GFA’s Lower School students grow intellectually, realize personal creativity, and competency, develop self-confidence, build enthusiasm for excellence and achievement, and gain respect for the diversity of the world around them. Small group work, hands-on learning, personal challenge and responsibility, and an appreciation for the connections among all disciplines are integral components of our program.
The journey is the destination.
Each grade in Lower School is a step (or a hundred steps!) in a journey. Our teachers create an intentional, immersive experience that moves naturally from one week (and month, and year) to the next. We pay attention to fundamental skills and habits of mind, but we also practice leadership, develop social connections, and explore the outdoors. The result is a safe, fun, challenging education in cooperation and creative thinking, risk taking and resilience, identity and independence.

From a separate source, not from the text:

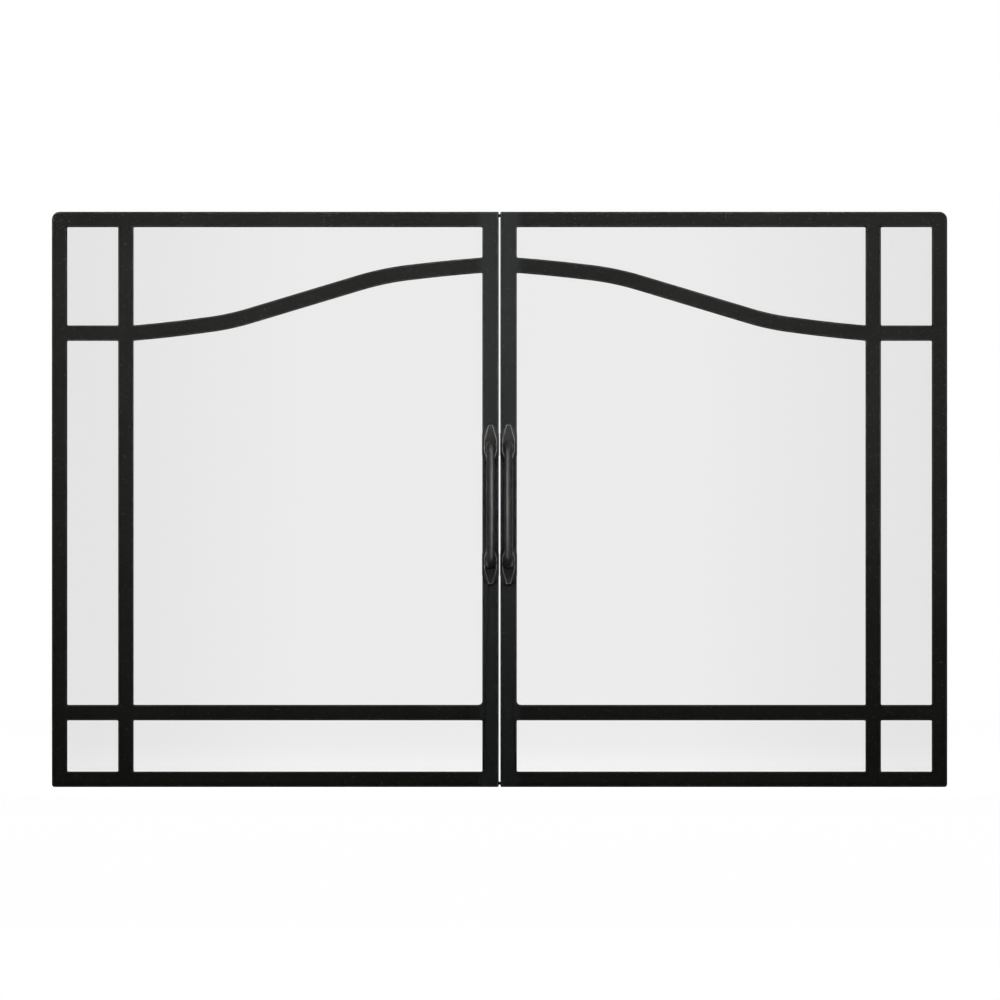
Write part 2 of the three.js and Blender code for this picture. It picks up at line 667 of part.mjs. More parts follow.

What leadership looks like.
Our fourth graders—the oldest students in the Lower School—take an active role in leading their community. Together, we organize committees (Greeting, Garden, Assembly, Community Service, and Student Perspectives) that allow students to debate issues, make recommendations, and take responsibility for the well-being of the school.
What it feels like to be here.
It’s spacious, light-filled classrooms. It’s family-style lunches and bi-weekly assemblies. It’s a full gymnasium and an organic garden, a science lab and a robust service learning program. It’s dedicated classrooms for world languages and music and art and technology. It’s a salt marsh and Audubon trails. It’s a playground and a courtyard and a community assembly room. Most of all, it’s the warmth and spirit and brilliance of the inspiring people who want to be here.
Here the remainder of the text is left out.